Motor Vehicle accident: 1 in 100
Falling down: 1 in 246
Natural Forces: 1 in 3,357

But it gets stranger:

Suicide: 1 in 121
Execution: 1 in 58,618
Asteroid Impact: 1 in 200,000
Tsunami: 1 in 500,000

So in the first group of three they are claiming that lifetime odds are 1 in 100 that you will die in an auto accident. So in 100 lifetimes it is fairly certain you will. Of course, that means no changes in how we drive cars and no improvements in safety because that figure was a lot higher in 1950 than it is today. Another example is the proverbial asteroid impact. In 1950 the chances were 1 in 20,000, but now that we have a much vaster knowledge of those asteroids, the chances have gone down exponentially.

And right next to it is the odds of dying of a tsunami being much less than by an asteroid impact. Yet people HAVE died in a tsunami. Thousands, in fact, and recently, yet no one has died of an asteroid impact.
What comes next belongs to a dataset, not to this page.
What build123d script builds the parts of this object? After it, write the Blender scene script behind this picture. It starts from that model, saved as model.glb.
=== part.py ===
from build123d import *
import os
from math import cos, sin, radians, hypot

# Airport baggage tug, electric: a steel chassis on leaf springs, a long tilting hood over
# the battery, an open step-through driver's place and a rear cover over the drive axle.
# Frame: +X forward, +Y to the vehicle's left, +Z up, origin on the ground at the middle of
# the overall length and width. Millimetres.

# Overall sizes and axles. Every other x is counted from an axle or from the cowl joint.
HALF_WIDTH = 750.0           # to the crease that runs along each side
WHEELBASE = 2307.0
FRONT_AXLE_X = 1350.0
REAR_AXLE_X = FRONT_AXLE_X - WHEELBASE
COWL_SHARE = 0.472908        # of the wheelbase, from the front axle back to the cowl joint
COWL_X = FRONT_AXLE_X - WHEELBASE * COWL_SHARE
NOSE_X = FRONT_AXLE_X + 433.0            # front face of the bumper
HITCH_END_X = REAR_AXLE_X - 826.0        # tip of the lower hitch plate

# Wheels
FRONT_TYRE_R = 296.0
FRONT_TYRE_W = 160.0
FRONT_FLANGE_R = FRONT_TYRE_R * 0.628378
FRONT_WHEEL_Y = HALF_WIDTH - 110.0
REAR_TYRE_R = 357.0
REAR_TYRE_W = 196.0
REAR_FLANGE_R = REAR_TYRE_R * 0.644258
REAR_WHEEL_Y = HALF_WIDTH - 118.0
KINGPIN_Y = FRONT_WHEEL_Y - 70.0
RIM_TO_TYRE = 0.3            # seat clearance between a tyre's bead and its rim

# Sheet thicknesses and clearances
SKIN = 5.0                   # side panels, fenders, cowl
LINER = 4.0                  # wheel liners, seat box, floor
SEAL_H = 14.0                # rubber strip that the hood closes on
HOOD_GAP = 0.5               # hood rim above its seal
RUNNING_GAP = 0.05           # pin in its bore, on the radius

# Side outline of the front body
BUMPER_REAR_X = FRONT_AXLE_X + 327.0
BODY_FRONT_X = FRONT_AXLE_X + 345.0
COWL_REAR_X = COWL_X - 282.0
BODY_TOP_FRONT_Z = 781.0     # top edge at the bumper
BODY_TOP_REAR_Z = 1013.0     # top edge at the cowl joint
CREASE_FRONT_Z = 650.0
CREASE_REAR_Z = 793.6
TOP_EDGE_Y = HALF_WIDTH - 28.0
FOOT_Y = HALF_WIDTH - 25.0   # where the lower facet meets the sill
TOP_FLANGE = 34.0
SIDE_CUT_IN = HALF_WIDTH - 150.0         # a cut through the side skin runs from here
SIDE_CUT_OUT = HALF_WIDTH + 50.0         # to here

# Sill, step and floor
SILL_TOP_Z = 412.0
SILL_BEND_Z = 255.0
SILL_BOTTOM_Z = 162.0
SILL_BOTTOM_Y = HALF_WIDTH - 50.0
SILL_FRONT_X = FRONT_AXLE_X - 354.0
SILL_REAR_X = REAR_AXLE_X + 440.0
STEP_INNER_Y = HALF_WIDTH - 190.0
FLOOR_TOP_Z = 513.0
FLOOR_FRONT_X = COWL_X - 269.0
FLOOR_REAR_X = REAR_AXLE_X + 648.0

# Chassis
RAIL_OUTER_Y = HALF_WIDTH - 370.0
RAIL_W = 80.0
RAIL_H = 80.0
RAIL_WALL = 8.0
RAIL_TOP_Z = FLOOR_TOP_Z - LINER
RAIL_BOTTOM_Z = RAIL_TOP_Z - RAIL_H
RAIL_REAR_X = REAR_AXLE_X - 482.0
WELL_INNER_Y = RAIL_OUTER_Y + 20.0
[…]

So how can these odds be correct? (BTW, just google "chances of dying in an accident" and you'll get hunreds of hits, many of which have tables like this, which, of course contradict each other.)

Now look at suicide. A 1 in 121 lifetime chance. So are they claiming that if you lived 121 lifetimes, then it is fairly certain you would commit suicide? Or are they claiming 1 in 121 people do commit suicide? And how does that apply here? Although that is not in the "accidental" category, it's suspicious the way they are cumulating these totals.
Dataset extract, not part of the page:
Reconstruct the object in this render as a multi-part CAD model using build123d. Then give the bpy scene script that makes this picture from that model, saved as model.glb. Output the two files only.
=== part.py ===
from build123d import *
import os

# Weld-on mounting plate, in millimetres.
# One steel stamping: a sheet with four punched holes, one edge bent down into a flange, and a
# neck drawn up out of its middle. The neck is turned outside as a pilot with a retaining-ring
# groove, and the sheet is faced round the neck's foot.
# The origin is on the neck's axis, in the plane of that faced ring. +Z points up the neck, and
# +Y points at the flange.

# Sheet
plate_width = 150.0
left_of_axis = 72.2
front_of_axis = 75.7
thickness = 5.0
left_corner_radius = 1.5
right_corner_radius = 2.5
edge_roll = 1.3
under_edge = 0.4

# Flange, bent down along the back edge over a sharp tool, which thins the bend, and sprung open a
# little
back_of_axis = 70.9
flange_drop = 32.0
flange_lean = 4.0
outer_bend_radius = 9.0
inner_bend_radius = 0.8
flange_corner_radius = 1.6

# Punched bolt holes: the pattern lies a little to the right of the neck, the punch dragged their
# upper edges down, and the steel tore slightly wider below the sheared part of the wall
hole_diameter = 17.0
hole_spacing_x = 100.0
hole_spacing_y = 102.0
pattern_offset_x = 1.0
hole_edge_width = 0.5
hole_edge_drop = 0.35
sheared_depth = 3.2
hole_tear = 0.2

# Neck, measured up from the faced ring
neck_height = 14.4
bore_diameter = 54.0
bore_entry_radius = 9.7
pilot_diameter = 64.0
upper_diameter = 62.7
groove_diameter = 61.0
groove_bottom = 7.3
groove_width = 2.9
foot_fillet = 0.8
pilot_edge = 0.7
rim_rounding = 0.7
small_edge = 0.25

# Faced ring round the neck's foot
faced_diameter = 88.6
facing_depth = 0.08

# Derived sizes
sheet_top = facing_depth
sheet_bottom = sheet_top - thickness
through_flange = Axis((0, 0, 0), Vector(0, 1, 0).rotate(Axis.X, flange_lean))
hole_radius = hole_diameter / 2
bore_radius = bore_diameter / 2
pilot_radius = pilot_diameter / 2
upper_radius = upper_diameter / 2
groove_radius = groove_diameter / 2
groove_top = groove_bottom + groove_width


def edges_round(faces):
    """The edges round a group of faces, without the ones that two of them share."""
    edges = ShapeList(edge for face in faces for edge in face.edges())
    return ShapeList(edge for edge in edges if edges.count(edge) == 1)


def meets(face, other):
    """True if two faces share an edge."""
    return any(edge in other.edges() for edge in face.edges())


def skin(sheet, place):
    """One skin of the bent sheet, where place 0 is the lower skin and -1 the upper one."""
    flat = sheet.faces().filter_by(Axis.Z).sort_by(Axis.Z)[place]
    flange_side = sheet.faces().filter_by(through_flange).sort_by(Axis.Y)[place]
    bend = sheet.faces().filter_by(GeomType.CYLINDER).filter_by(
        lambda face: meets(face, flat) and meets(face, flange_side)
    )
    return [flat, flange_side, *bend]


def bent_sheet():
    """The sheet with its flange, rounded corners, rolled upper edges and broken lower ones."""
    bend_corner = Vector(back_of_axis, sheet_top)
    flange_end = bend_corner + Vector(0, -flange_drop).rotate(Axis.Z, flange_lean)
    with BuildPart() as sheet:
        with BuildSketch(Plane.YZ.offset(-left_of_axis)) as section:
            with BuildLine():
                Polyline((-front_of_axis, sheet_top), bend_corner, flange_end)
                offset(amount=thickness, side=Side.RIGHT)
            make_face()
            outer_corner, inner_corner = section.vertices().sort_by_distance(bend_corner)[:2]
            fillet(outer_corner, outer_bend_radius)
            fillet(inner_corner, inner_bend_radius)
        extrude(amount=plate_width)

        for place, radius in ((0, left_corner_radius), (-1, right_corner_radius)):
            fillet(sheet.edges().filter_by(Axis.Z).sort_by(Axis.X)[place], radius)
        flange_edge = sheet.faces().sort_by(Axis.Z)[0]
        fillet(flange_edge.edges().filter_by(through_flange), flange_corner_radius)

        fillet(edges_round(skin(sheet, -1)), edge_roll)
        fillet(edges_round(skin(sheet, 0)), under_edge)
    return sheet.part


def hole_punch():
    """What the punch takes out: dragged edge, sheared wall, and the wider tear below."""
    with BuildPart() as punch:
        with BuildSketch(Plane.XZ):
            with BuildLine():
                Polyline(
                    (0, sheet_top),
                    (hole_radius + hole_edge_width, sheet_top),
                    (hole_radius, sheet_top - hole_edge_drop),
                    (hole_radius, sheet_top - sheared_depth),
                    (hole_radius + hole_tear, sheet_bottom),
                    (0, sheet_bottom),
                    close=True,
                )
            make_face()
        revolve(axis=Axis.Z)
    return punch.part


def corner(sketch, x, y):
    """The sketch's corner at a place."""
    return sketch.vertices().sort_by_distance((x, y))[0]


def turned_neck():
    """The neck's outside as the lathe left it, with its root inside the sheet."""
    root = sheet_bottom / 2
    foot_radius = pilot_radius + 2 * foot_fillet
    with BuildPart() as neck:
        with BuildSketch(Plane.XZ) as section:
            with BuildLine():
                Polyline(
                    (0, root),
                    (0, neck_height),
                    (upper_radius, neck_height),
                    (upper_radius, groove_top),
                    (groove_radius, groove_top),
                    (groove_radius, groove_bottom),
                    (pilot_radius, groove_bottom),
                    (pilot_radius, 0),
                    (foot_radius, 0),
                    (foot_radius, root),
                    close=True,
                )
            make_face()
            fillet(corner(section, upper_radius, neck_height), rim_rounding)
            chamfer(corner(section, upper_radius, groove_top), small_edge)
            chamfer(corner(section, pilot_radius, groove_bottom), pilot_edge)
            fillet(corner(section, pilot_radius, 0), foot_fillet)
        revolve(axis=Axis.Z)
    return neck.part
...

My conclusion is that the "chances of dying in an accident" question is nearly impossible to pin down. The only sure thing here is that the chances will change over time depending on who is doing the calculations in what manner. So we can revise the word "forever" to "possibly a very long time" and leave it at that. Spending too much time on the issue would be rather missing the point of this "gift."

To the issue that all your friends and loved ones would die off and you would be left alone and that would be a bummer. OK. Depending on how much of a misanthrope you are that would have to be an issue. Add that to the need to be wary and you might develop into a real loner. On the other hand, the gift of time would allow you to explore a great many topics. It reminds me of the adage:

"Live as if you were going to die tomorrow. Study as if you were going to live forever."